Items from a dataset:
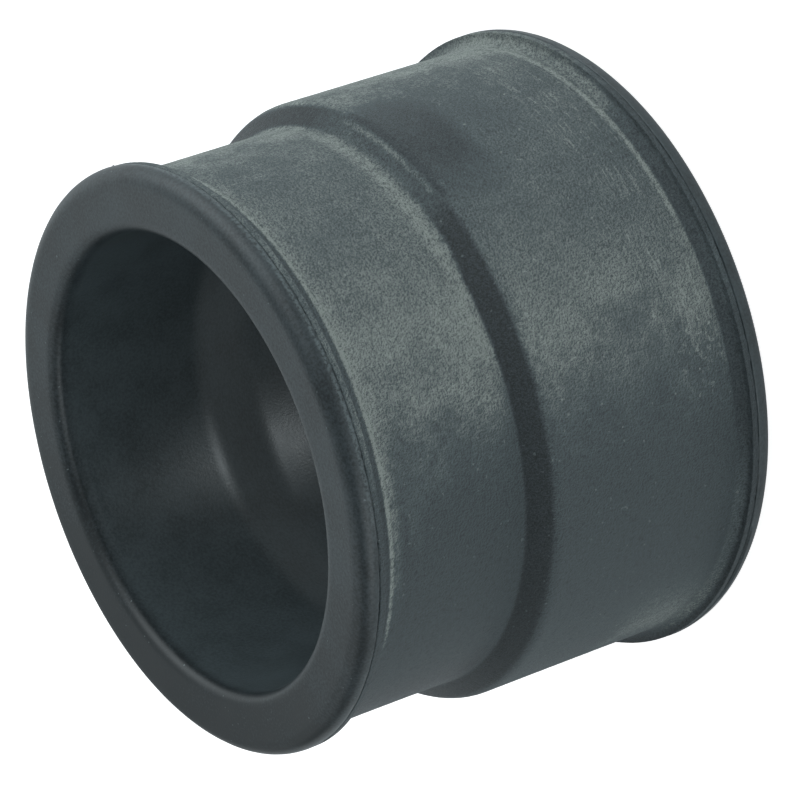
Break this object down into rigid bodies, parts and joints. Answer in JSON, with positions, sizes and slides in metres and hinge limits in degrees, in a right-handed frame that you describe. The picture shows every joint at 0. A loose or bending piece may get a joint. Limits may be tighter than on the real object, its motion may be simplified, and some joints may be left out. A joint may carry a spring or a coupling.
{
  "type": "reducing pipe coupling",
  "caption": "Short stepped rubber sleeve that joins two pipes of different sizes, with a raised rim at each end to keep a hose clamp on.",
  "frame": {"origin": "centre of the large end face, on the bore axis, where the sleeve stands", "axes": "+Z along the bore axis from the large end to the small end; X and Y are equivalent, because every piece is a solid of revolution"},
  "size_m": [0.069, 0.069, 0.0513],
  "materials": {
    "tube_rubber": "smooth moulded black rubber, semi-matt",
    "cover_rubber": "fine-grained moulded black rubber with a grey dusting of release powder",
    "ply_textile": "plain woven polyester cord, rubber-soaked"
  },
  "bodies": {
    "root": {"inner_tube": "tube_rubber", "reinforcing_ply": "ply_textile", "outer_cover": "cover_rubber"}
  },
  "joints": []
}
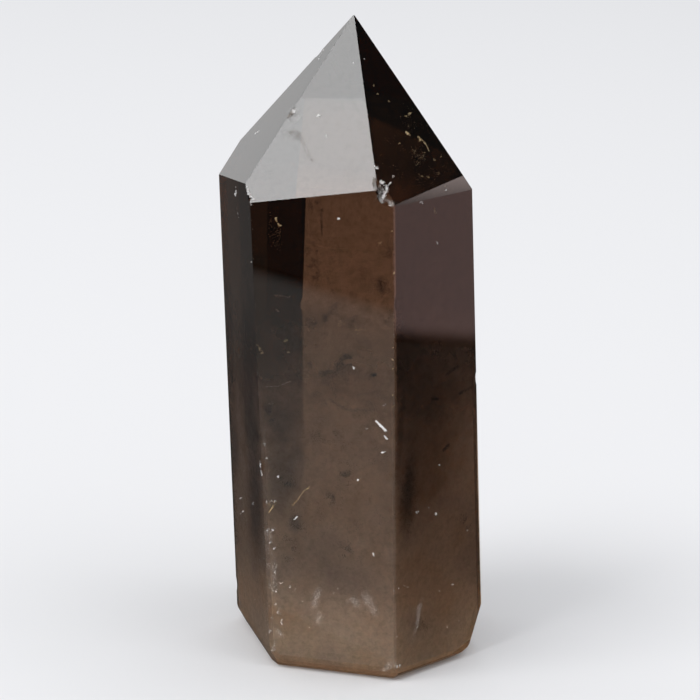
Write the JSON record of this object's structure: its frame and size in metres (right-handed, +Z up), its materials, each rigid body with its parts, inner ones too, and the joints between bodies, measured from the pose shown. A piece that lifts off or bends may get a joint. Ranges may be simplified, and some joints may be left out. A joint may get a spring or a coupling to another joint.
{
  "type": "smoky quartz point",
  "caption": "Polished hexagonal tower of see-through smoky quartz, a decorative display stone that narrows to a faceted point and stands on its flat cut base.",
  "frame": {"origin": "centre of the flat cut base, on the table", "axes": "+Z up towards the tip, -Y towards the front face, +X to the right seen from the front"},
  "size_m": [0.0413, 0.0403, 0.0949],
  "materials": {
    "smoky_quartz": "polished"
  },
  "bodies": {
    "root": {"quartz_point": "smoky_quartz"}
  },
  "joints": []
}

→ What is required: Please output the entire listing exactly as it stands.

→ Full answer:
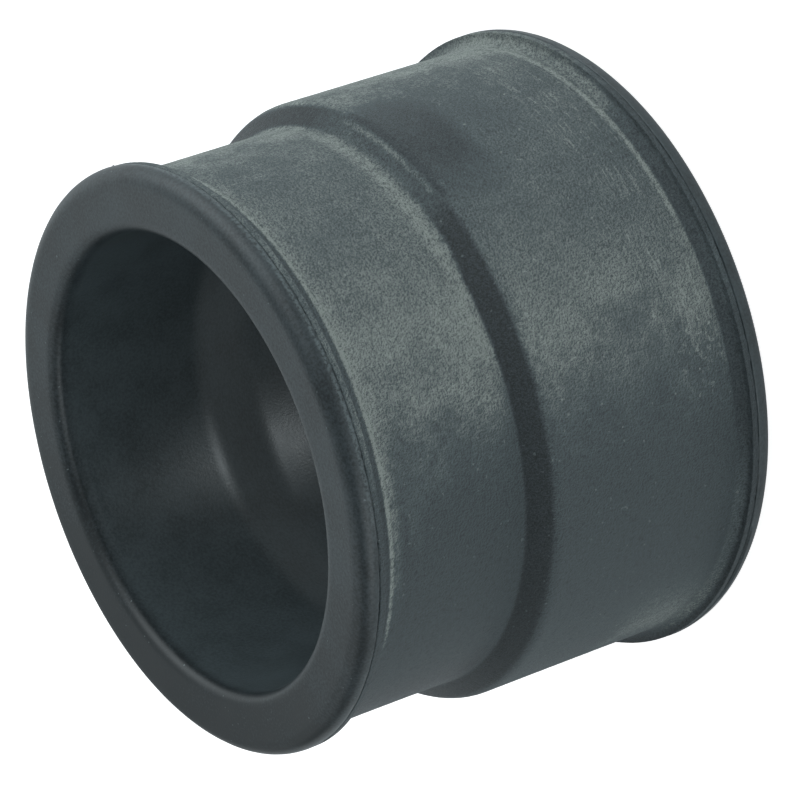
Break this object down into rigid bodies, parts and joints. Answer in JSON, with positions, sizes and slides in metres and hinge limits in degrees, in a right-handed frame that you describe. The picture shows every joint at 0. A loose or bending piece may get a joint. Limits may be tighter than on the real object, its motion may be simplified, and some joints may be left out. A joint may carry a spring or a coupling.
{
  "type": "reducing pipe coupling",
  "caption": "Short stepped rubber sleeve that joins two pipes of different sizes, with a raised rim at each end to keep a hose clamp on.",
  "frame": {"origin": "centre of the large end face, on the bore axis, where the sleeve stands", "axes": "+Z along the bore axis from the large end to the small end; X and Y are equivalent, because every piece is a solid of revolution"},
  "size_m": [0.069, 0.069, 0.0513],
  "materials": {
    "tube_rubber": "smooth moulded black rubber, semi-matt",
    "cover_rubber": "fine-grained moulded black rubber with a grey dusting of release powder",
    "ply_textile": "plain woven polyester cord, rubber-soaked"
  },
  "bodies": {
    "root": {"inner_tube": "tube_rubber", "reinforcing_ply": "ply_textile", "outer_cover": "cover_rubber"}
  },
  "joints": []
}
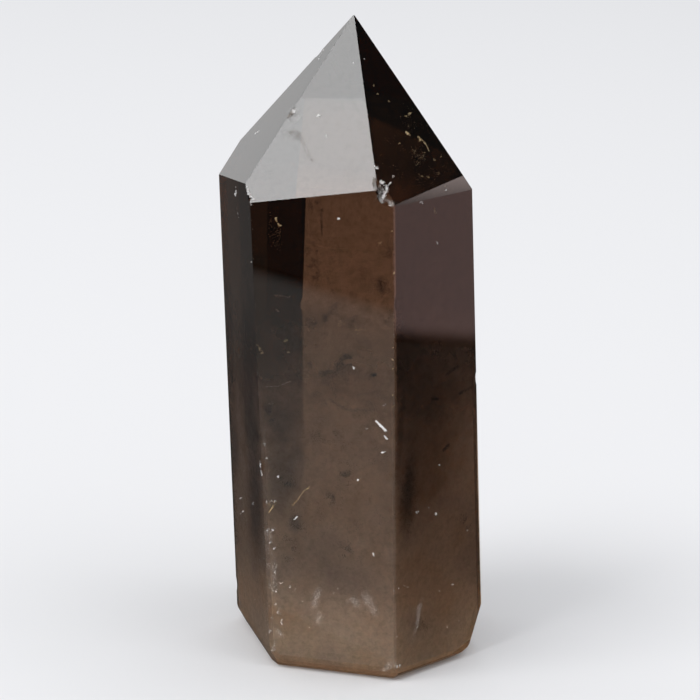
Write the JSON record of this object's structure: its frame and size in metres (right-handed, +Z up), its materials, each rigid body with its parts, inner ones too, and the joints between bodies, measured from the pose shown. A piece that lifts off or bends may get a joint. Ranges may be simplified, and some joints may be left out. A joint may get a spring or a coupling to another joint.
{
  "type": "smoky quartz point",
  "caption": "Polished hexagonal tower of see-through smoky quartz, a decorative display stone that narrows to a faceted point and stands on its flat cut base.",
  "frame": {"origin": "centre of the flat cut base, on the table", "axes": "+Z up towards the tip, -Y towards the front face, +X to the right seen from the front"},
  "size_m": [0.0413, 0.0403, 0.0949],
  "materials": {
    "smoky_quartz": "polished"
  },
  "bodies": {
    "root": {"quartz_point": "smoky_quartz"}
  },
  "joints": []
}